The Gresham wandering took me from the Japanese garden to Springwater Corridor and a little pioneer cemetary with graves from the 19th century. As I was coming back to where the trail intersects with Main Street on my way to Café Delirium for an espresso and journal session, I spotted two bicyclists, a man and a woman, who had paused in their riding. The woman looked familiar but I could not not place her. She looked at me like I looked familiar but she could not place me. It clicked for her the instant she heard my voice when I admitted I did not remember her name. And it came to me as soon as she said, "Kate." My old MAX pal, Kate the oncology nurse at Kaiser Permanente on N. Interstate. We got to know one another afternoons homeward bound on the light rail from Overlook Park to the Rose Quarter where she changed trains to head east while I continued downtown to connect with my bus. I recalled that she told me she and her husband were bicyclists.

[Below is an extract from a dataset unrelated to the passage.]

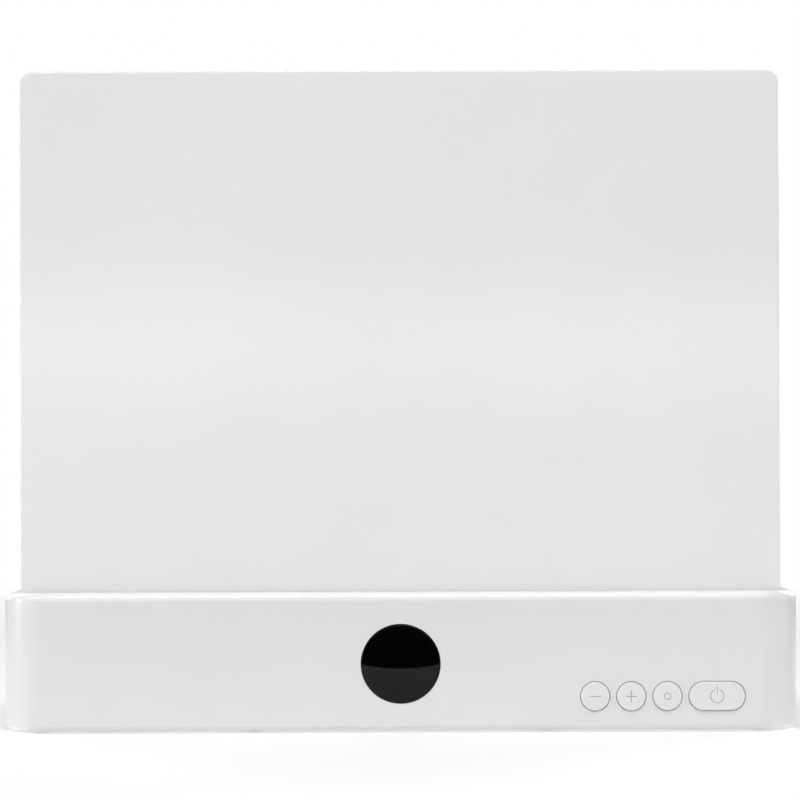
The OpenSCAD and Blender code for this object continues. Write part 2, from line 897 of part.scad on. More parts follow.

And here they were! We remarked on the beauty of the day and chatted briefly, she asked how work was going, I told her I am now an old retired guy, and we went our separate ways. I get a kick out of chance encounters like this.

Monday afternoon brightened with a pleasant interlude in Laurelhurst Park where I sat on a bench by the pond and watched a small boy and girl gleefuly toss dirt into the water, blithely ignoring their parents when told to step back from the edge. While there I read Wordsworth's "Resolution and Independence," the poem about the old leech-gatherer, with the lines "We Poets in our youth begin in gladness; / But thereof come in the end despondency and madness." The sentiment was suited to the day. The melancholy, sadness for no reason, will pass, and return, and pass again, in the way of things, a cycle that is in its own way another aspect of the richness of things. The way of life.